Minor hockey delegates from across the province voted 34-27 against a notice of motion to take bodychecking out of minor hockey at all levels, with the exception of AAA midget and AAA bantam.

“A player being able to take the man off the puck, to me, is one of the key elements of the game and it’s a skill in the game,” MacIsaac said Monday.

MacIsaac said she appreciates the aggressive nature of hockey and is quick to point out players in the minor hockey ranks were always taught the proper techniques in bodychecking as young as 10 years old until Hockey Canada implemented changes to the rules regarding body contact at the minor level.

She said a lot of the concerns over player safety revolve around the more violent nature of such things as hits to the head and hits from behind, both of which carry penalties under the present rules for those who are guilty of such action.

“Those are the hits that cause the concussions and they cause the broken collarbones,” she said. “To say, now, you’re going to take checking out of the game isn’t going to prevent those hits. Any player who is willing to take a player out is still going to go out and try to take a player out. He doesn’t care if he gets penalized or not.”

The transition from peewee hockey to bantam is a challenge for players because it takes times to adjust to a different style of hockey, but this appears to be the age level where minor hockey associations across the province have noticed a drop in registration numbers.

MacIsaac has served on the Stephenville minor hockey executive for the past four years in a variety of volunteer roles and during that time she has seen a handful of players give up the game, but she doesn’t think that the physical nature of the sport was the reason behind leaving the game.

“There’s not very many kids who I have seen quit that would say, ‘It was because I got checked,’” she said. “If a child decides they want to leave hockey because it’s too physical, they should.

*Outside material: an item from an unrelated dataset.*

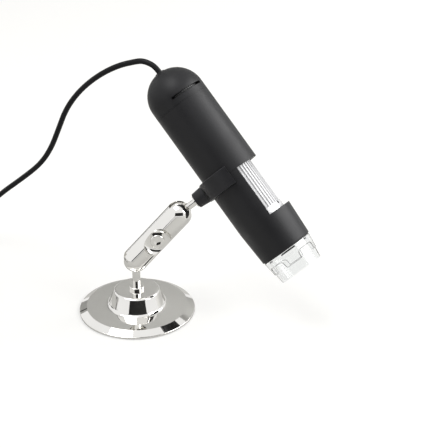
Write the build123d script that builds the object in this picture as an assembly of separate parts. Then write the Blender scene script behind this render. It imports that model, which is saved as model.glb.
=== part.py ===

We shouldn’t take checking out of hockey because one kid quit due to the physical nature."

Furthermore, she never had anybody at the meetings who was eager to have bodychecking removed give her reason to rethink her take on the matter.

“The players that are dropping off, they showed absolutely no proof whatsoever that they did any research to say why they are actually quitting,” she said.

She was left shaking her head when she realized there were people who were concerned about safety below the AAA level, but not so concerned about those players who would suit up at the AAA level.

“They were claiming to use the safety defence as a reason behind this, but yet they were out and out saying we don’t care about the safety of the AAA players,” she said.

MacIsaac’s son Stephen has graduated from the minor hockey ranks, but her son Michael is entering his second season of midget this winter. She hopes players coming up through the ranks will be given the same opportunity to embrace the game, the way she believes it was meant to be played.